Go through the entries below and pick out every line with "picture".

[Records excerpted from a collection]
┏━━

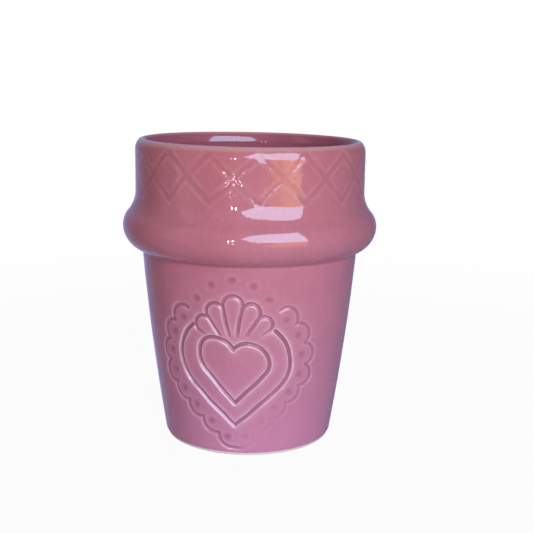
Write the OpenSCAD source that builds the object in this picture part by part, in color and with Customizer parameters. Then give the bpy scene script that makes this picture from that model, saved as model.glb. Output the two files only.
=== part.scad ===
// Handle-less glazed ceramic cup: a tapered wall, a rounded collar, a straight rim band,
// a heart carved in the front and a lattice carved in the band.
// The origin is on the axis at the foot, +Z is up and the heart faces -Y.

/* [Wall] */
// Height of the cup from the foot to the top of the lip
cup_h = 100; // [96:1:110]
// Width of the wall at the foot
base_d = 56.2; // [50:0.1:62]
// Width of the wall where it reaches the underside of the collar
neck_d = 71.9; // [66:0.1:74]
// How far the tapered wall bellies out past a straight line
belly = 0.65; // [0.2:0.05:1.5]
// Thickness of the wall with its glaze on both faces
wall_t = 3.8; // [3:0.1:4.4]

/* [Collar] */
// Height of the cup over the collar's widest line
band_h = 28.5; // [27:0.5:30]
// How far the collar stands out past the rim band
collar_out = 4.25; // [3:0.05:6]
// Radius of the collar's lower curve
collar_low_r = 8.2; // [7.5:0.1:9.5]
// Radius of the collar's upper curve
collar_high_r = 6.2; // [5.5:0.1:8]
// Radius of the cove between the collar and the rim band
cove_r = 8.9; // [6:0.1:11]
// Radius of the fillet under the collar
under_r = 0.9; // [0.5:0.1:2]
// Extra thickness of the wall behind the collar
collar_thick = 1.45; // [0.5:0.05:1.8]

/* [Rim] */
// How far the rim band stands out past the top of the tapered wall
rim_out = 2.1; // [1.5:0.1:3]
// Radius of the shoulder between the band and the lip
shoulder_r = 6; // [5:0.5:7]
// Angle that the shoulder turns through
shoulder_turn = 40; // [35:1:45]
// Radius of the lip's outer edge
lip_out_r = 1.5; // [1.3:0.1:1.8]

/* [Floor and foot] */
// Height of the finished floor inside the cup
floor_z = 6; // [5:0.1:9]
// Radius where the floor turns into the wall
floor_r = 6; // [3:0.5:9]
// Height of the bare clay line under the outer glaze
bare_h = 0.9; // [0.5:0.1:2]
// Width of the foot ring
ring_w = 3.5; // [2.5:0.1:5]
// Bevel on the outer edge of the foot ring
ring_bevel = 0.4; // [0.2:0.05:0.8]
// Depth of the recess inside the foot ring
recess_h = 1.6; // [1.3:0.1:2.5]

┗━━
┏━━

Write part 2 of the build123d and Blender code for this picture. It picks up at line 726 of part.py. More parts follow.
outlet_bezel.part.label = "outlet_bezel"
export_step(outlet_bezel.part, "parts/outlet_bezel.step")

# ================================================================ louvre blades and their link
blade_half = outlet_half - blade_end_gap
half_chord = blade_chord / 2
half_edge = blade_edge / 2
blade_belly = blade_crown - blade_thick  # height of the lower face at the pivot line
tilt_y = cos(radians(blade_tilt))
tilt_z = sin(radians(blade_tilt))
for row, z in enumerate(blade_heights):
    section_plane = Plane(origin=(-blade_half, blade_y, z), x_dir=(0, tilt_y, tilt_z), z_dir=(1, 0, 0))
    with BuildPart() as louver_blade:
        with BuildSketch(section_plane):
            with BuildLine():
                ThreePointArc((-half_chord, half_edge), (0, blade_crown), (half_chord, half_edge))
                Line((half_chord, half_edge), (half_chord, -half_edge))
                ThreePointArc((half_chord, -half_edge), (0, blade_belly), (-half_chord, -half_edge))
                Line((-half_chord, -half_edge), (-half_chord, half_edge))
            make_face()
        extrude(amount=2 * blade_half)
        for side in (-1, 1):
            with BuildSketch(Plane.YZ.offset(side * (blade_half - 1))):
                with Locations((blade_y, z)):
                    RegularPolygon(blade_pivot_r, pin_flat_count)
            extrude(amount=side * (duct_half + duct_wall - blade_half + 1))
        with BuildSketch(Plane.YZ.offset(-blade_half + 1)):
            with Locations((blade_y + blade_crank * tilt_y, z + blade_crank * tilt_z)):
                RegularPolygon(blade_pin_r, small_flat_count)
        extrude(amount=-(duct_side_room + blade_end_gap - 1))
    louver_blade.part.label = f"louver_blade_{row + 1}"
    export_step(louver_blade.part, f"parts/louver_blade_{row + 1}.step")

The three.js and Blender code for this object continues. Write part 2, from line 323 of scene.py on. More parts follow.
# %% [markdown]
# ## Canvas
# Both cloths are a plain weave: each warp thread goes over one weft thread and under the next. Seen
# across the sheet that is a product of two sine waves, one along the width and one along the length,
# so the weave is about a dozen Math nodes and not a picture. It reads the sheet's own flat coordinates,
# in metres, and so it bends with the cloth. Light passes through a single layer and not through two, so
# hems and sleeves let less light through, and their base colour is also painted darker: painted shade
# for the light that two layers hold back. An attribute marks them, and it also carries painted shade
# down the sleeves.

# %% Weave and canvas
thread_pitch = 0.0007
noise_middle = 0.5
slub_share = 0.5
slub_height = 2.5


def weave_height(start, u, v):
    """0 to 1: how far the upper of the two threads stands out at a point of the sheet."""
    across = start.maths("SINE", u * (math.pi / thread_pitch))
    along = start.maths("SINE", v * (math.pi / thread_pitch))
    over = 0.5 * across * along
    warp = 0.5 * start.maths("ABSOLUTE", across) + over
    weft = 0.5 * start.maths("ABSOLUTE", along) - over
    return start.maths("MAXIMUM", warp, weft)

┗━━

## Response to the task:
Write the OpenSCAD source that builds the object in this picture part by part, in color and with Customizer parameters. Then give the bpy scene script that makes this picture from that model, saved as model.glb. Output the two files only.
Write part 2 of the build123d and Blender code for this picture. It picks up at line 726 of part.py. More parts follow.
# so the weave is about a dozen Math nodes and not a picture. It reads the sheet's own flat coordinates,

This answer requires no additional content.